Mar. 2nd, 2009

cincinnatus_c: loon (Default)
Currently at Toronto Pearson: -11.

I have decided that locking everything down here is preferable to blogspot--not that there will be any quantitative or qualitative difference in output--even though I will miss out on the contributions of random Mormon civil libertarians from the world wide internet.

I am back today because I have something important to tell you about the stock market.

As the markets have kept falling, I have been amused to think that there does not seem to be any difference in principle between investing in stocks and investing in baseball cards (which I dabbled in in my highschool years, just before the baseball-card bubble burst in the early '90s). The general discourse about stocks has their prices responding to various objective conditions, some of which apply to stocks generally, like GDP, unemployment, war, etc., and some of which apply to particular stocks, like profits, new products, competitors, etc. The general discourse about baseball cards also has (or used to have) their prices responding to various objective conditions, though only applying to the cards of particular players: stats, awards, Hall-of-Fame induction, etc. (I'm not sure what difference the difference makes.) But in both cases, as far as I can see, all that really matters is supply and demand--and of those two, what really matters is demand: if nobody wants a stock or a baseball card, it is worth precisely nothing, and all the objective conditions are irrelevant.

Of course, baseball cards don't pay dividends. On the other hand, there probably aren't any games you can play by arranging your stock certificates on the floor and throwing things on them. I'm not sure, but I bet stock certificates don't make as good of a clacking sound if you put them in the spokes of your bike, either.

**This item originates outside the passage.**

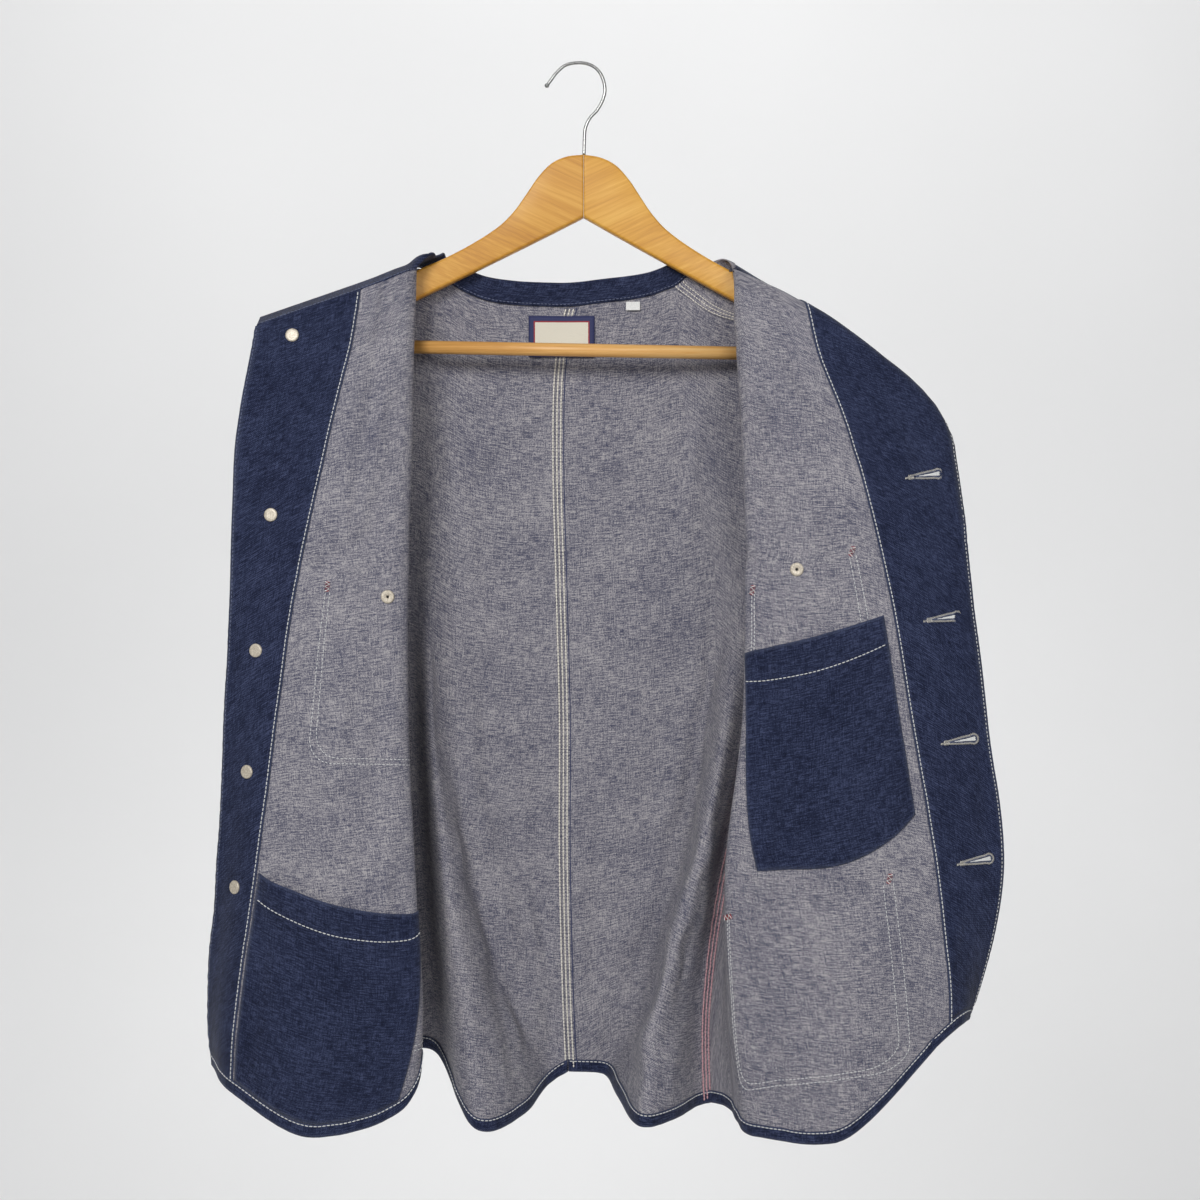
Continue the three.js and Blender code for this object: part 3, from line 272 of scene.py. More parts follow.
def span_of(knots, at):
    """The number of the stretch between rising knots in which a value lies."""
    return min(max(bisect.bisect_left(knots, at) - 1, 0), len(knots) - 2)


def smooth(knots, values, at):
    """Cubic interpolation through values at rising knots."""
    last = len(knots) - 1
    i = span_of(knots, at)
    span = knots[i + 1] - knots[i]
    t = (at - knots[i]) / span

    def slope(j):
        a = max(j - 1, 0)
        b = min(j + 1, last)
        return (values[b] - values[a]) / (knots[b] - knots[a])

    t2 = t * t
    t3 = t2 * t
    return ((2 * t3 - 3 * t2 + 1) * values[i] + (t3 - 2 * t2 + t) * span * slope(i)
            + (3 * t2 - 2 * t3) * values[i + 1] + (t3 - t2) * span * slope(i + 1))


def mix(a, b, share):
    return a + (b - a) * share


def spread(start, end, count):
    return [mix(start, end, i / count) for i in range(count + 1)]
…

As you can probably tell, I wrote the first paragraph somewhere else, and then as I was writing the middle of the second paragraph thought "ah, screw it" and for a couple of seconds considered posting it in a.g. instead. But, well, you know. I was looking at a.g. yesterday to see if there was a netscrape this February, because I wished to report that my favourite television program is now Midsomer Murders.

There is something else that I have been wanting to say for months about economics. It is about "the margin of error". I first became aware of the importance of the principle of the margin of error for economics when I was in the Parkdale Price Chopper and a panhandler was buying a few groceries and told the cashier to keep the change--a couple of bucks or whatever. For someone who has nothing and very uncertain prospects to leave money on the table seems paradoxical. One might be tempted to explain it by saying that the panhandler lives in a world of generosity. I don't think that's it. I think it's that the panhandler might make five bucks tomorrow, or he might make fifty bucks tomorrow, and next week he might get a job, and he might not, and he might freeze to death on the street tonight. What's the value of two bucks, relative to all that? Indeterminate. It's lost in the margin of error.

Hey, the strike is over. How about that. As of yesterday, I'm officially unemployed again. I still have eleven essays and nineteen one-page responses to mark. Hi ho.